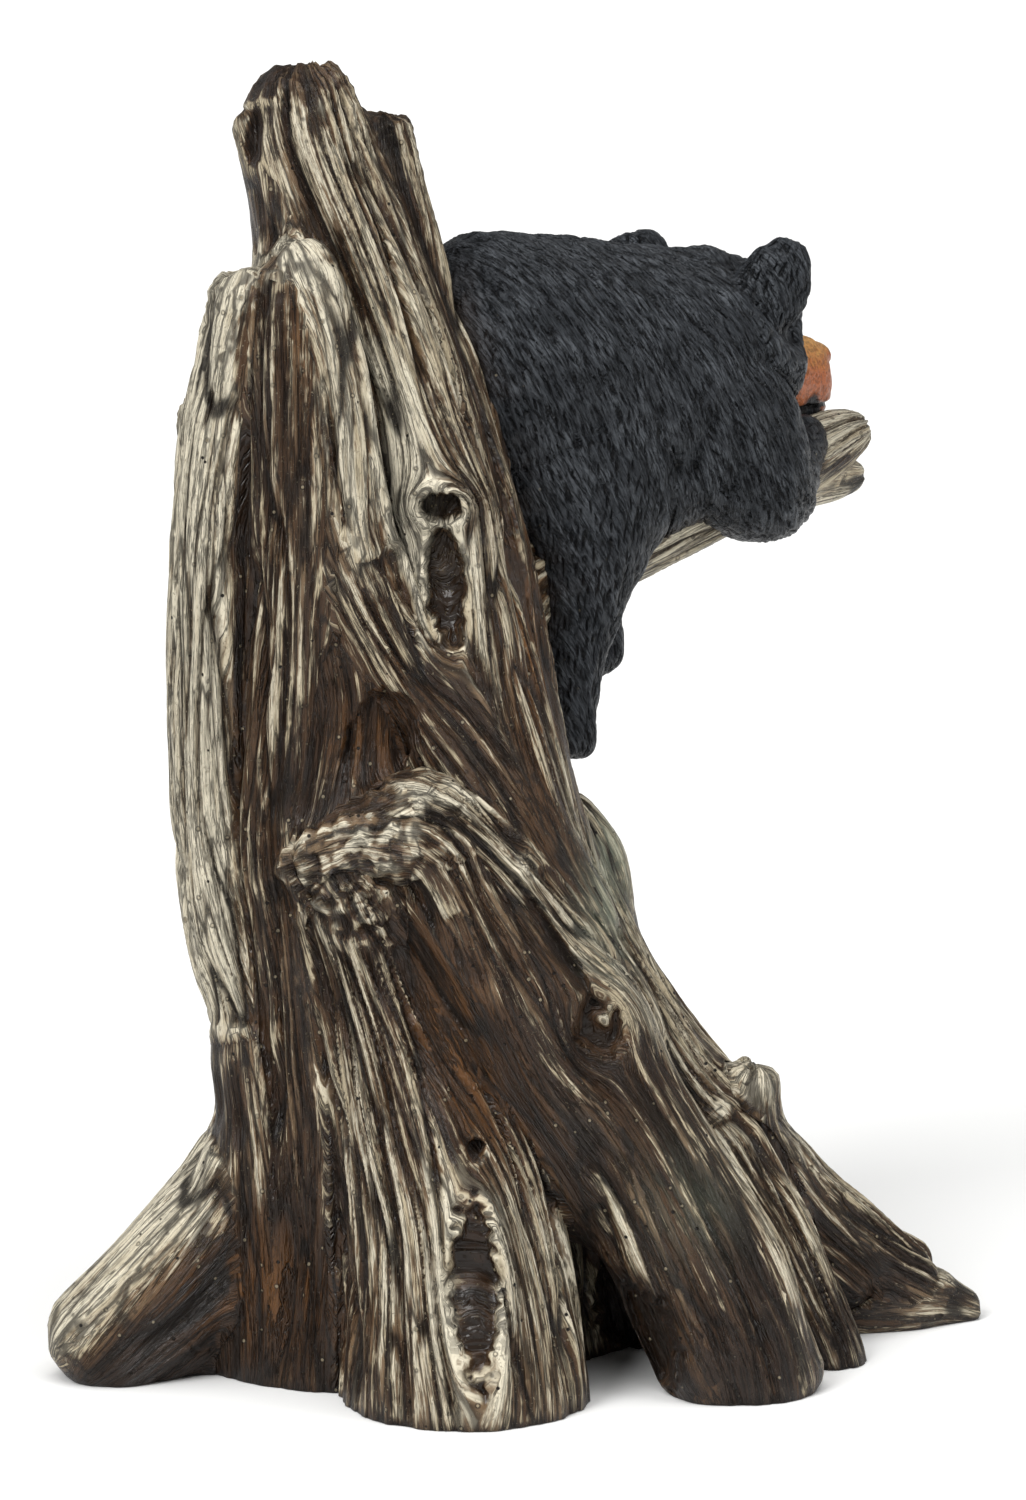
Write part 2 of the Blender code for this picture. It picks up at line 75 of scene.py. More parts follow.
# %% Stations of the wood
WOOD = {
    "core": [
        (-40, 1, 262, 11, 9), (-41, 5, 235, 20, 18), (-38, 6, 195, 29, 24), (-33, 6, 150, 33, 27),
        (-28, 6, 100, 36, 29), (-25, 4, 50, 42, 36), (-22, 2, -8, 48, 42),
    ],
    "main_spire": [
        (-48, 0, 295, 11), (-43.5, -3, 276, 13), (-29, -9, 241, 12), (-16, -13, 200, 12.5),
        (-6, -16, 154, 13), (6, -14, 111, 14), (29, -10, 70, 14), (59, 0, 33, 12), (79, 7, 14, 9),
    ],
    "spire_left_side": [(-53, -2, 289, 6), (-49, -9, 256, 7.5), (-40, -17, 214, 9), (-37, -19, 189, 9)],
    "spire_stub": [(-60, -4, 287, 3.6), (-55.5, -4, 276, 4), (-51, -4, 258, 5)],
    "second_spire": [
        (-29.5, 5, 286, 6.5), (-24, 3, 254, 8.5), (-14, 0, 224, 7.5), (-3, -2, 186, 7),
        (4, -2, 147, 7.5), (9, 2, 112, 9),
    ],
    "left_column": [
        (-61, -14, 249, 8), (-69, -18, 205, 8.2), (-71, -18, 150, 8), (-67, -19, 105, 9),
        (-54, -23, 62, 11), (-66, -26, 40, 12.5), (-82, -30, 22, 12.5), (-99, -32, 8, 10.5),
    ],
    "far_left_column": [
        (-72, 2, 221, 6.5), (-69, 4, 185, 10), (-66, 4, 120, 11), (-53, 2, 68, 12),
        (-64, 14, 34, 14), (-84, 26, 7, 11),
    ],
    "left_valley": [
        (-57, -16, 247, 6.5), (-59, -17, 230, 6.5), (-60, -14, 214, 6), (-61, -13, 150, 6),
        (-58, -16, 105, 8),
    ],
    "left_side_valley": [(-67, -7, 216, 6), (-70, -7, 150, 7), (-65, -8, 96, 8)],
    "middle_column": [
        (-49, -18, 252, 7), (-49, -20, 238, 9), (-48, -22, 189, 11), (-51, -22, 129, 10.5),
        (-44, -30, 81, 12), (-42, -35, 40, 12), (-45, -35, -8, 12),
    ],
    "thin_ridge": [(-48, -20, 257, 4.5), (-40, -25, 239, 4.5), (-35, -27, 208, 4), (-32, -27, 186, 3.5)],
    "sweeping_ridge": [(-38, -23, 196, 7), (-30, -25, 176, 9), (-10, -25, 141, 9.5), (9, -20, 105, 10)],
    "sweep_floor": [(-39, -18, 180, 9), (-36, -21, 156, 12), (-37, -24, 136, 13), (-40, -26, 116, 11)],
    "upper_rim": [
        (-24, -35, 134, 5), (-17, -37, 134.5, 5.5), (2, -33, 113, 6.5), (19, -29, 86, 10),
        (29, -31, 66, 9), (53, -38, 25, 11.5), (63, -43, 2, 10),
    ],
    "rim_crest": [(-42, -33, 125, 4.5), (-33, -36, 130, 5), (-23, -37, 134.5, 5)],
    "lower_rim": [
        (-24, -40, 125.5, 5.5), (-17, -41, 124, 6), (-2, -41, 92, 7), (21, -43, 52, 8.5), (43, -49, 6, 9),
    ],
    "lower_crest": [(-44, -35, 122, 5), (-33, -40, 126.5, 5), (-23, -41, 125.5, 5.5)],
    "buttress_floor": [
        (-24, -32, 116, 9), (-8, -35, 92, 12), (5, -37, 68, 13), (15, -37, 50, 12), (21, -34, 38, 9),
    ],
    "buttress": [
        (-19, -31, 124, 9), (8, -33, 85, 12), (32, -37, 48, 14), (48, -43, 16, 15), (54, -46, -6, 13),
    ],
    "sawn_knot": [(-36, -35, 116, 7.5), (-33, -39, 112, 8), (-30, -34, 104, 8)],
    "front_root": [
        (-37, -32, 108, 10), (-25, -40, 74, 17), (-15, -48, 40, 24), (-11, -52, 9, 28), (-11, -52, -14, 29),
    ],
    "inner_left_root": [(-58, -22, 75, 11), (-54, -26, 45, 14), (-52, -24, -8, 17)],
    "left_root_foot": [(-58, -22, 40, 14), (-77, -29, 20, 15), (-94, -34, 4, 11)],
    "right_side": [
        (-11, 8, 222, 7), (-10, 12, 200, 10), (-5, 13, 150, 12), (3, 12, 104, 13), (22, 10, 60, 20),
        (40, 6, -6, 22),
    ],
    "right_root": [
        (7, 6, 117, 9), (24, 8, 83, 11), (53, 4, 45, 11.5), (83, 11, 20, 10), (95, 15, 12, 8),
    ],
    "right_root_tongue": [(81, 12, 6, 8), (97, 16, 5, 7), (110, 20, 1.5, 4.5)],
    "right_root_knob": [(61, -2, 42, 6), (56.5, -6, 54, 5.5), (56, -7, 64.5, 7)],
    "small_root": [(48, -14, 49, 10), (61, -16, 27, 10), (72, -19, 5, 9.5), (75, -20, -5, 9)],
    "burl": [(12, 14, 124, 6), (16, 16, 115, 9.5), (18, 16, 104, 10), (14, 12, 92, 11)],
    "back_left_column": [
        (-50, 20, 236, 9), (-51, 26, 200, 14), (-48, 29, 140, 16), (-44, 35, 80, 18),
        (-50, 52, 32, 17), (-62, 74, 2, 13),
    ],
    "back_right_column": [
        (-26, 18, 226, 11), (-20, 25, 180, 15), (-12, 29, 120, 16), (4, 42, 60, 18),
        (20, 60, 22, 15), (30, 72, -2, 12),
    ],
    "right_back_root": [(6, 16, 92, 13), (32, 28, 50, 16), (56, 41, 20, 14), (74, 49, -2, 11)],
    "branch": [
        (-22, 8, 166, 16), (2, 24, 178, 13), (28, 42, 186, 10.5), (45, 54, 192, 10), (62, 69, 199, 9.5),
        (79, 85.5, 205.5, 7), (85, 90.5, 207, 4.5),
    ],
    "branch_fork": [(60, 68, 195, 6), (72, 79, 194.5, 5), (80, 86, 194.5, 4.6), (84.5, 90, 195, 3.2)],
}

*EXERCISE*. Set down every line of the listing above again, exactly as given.

*SOLVED PROBLEM*.
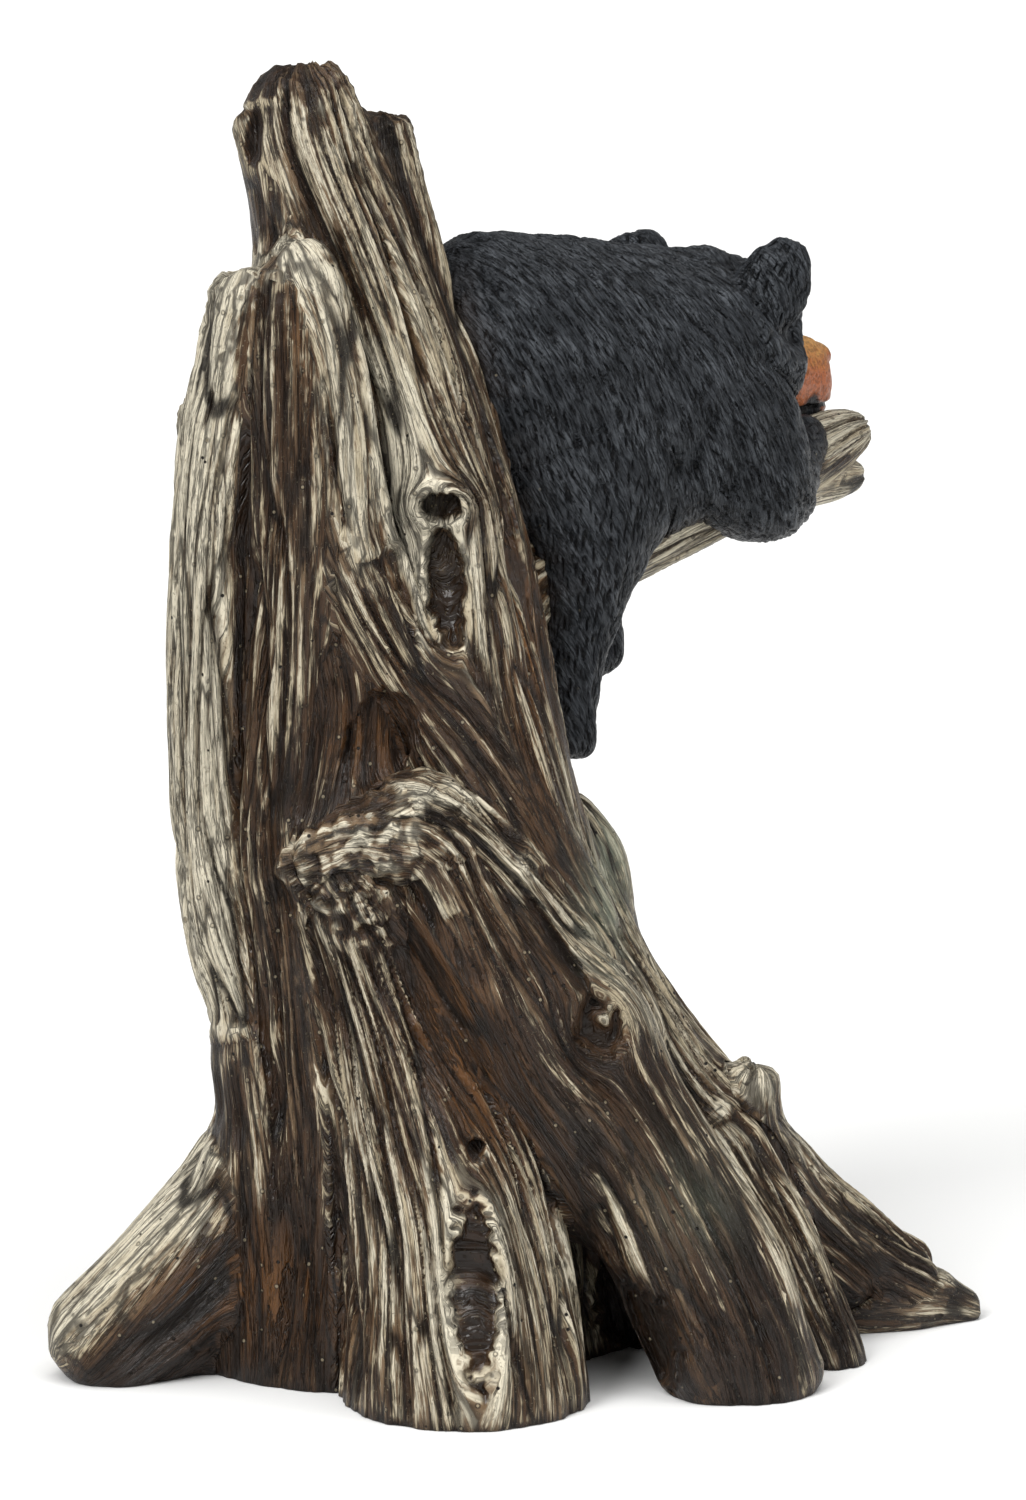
Write part 2 of the Blender code for this picture. It picks up at line 75 of scene.py. More parts follow.
# %% Stations of the wood
WOOD = {
    "core": [
        (-40, 1, 262, 11, 9), (-41, 5, 235, 20, 18), (-38, 6, 195, 29, 24), (-33, 6, 150, 33, 27),
        (-28, 6, 100, 36, 29), (-25, 4, 50, 42, 36), (-22, 2, -8, 48, 42),
    ],
    "main_spire": [
        (-48, 0, 295, 11), (-43.5, -3, 276, 13), (-29, -9, 241, 12), (-16, -13, 200, 12.5),
        (-6, -16, 154, 13), (6, -14, 111, 14), (29, -10, 70, 14), (59, 0, 33, 12), (79, 7, 14, 9),
    ],
    "spire_left_side": [(-53, -2, 289, 6), (-49, -9, 256, 7.5), (-40, -17, 214, 9), (-37, -19, 189, 9)],
    "spire_stub": [(-60, -4, 287, 3.6), (-55.5, -4, 276, 4), (-51, -4, 258, 5)],
    "second_spire": [
        (-29.5, 5, 286, 6.5), (-24, 3, 254, 8.5), (-14, 0, 224, 7.5), (-3, -2, 186, 7),
        (4, -2, 147, 7.5), (9, 2, 112, 9),
    ],
    "left_column": [
        (-61, -14, 249, 8), (-69, -18, 205, 8.2), (-71, -18, 150, 8), (-67, -19, 105, 9),
        (-54, -23, 62, 11), (-66, -26, 40, 12.5), (-82, -30, 22, 12.5), (-99, -32, 8, 10.5),
    ],
    "far_left_column": [
        (-72, 2, 221, 6.5), (-69, 4, 185, 10), (-66, 4, 120, 11), (-53, 2, 68, 12),
        (-64, 14, 34, 14), (-84, 26, 7, 11),
    ],
    "left_valley": [
        (-57, -16, 247, 6.5), (-59, -17, 230, 6.5), (-60, -14, 214, 6), (-61, -13, 150, 6),
        (-58, -16, 105, 8),
    ],
    "left_side_valley": [(-67, -7, 216, 6), (-70, -7, 150, 7), (-65, -8, 96, 8)],
    "middle_column": [
        (-49, -18, 252, 7), (-49, -20, 238, 9), (-48, -22, 189, 11), (-51, -22, 129, 10.5),
        (-44, -30, 81, 12), (-42, -35, 40, 12), (-45, -35, -8, 12),
    ],
    "thin_ridge": [(-48, -20, 257, 4.5), (-40, -25, 239, 4.5), (-35, -27, 208, 4), (-32, -27, 186, 3.5)],
    "sweeping_ridge": [(-38, -23, 196, 7), (-30, -25, 176, 9), (-10, -25, 141, 9.5), (9, -20, 105, 10)],
    "sweep_floor": [(-39, -18, 180, 9), (-36, -21, 156, 12), (-37, -24, 136, 13), (-40, -26, 116, 11)],
    "upper_rim": [
        (-24, -35, 134, 5), (-17, -37, 134.5, 5.5), (2, -33, 113, 6.5), (19, -29, 86, 10),
        (29, -31, 66, 9), (53, -38, 25, 11.5), (63, -43, 2, 10),
    ],
    "rim_crest": [(-42, -33, 125, 4.5), (-33, -36, 130, 5), (-23, -37, 134.5, 5)],
    "lower_rim": [
        (-24, -40, 125.5, 5.5), (-17, -41, 124, 6), (-2, -41, 92, 7), (21, -43, 52, 8.5), (43, -49, 6, 9),
    ],
    "lower_crest": [(-44, -35, 122, 5), (-33, -40, 126.5, 5), (-23, -41, 125.5, 5.5)],
    "buttress_floor": [
        (-24, -32, 116, 9), (-8, -35, 92, 12), (5, -37, 68, 13), (15, -37, 50, 12), (21, -34, 38, 9),
    ],
    "buttress": [
        (-19, -31, 124, 9), (8, -33, 85, 12), (32, -37, 48, 14), (48, -43, 16, 15), (54, -46, -6, 13),
    ],
    "sawn_knot": [(-36, -35, 116, 7.5), (-33, -39, 112, 8), (-30, -34, 104, 8)],
    "front_root": [
        (-37, -32, 108, 10), (-25, -40, 74, 17), (-15, -48, 40, 24), (-11, -52, 9, 28), (-11, -52, -14, 29),
    ],
    "inner_left_root": [(-58, -22, 75, 11), (-54, -26, 45, 14), (-52, -24, -8, 17)],
    "left_root_foot": [(-58, -22, 40, 14), (-77, -29, 20, 15), (-94, -34, 4, 11)],
    "right_side": [
        (-11, 8, 222, 7), (-10, 12, 200, 10), (-5, 13, 150, 12), (3, 12, 104, 13), (22, 10, 60, 20),
        (40, 6, -6, 22),
    ],
    "right_root": [
        (7, 6, 117, 9), (24, 8, 83, 11), (53, 4, 45, 11.5), (83, 11, 20, 10), (95, 15, 12, 8),
    ],
    "right_root_tongue": [(81, 12, 6, 8), (97, 16, 5, 7), (110, 20, 1.5, 4.5)],
    "right_root_knob": [(61, -2, 42, 6), (56.5, -6, 54, 5.5), (56, -7, 64.5, 7)],
    "small_root": [(48, -14, 49, 10), (61, -16, 27, 10), (72, -19, 5, 9.5), (75, -20, -5, 9)],
    "burl": [(12, 14, 124, 6), (16, 16, 115, 9.5), (18, 16, 104, 10), (14, 12, 92, 11)],
    "back_left_column": [
        (-50, 20, 236, 9), (-51, 26, 200, 14), (-48, 29, 140, 16), (-44, 35, 80, 18),
        (-50, 52, 32, 17), (-62, 74, 2, 13),
    ],
    "back_right_column": [
        (-26, 18, 226, 11), (-20, 25, 180, 15), (-12, 29, 120, 16), (4, 42, 60, 18),
        (20, 60, 22, 15), (30, 72, -2, 12),
    ],
    "right_back_root": [(6, 16, 92, 13), (32, 28, 50, 16), (56, 41, 20, 14), (74, 49, -2, 11)],
    "branch": [
        (-22, 8, 166, 16), (2, 24, 178, 13), (28, 42, 186, 10.5), (45, 54, 192, 10), (62, 69, 199, 9.5),
        (79, 85.5, 205.5, 7), (85, 90.5, 207, 4.5),
    ],
    "branch_fork": [(60, 68, 195, 6), (72, 79, 194.5, 5), (80, 86, 194.5, 4.6), (84.5, 90, 195, 3.2)],
}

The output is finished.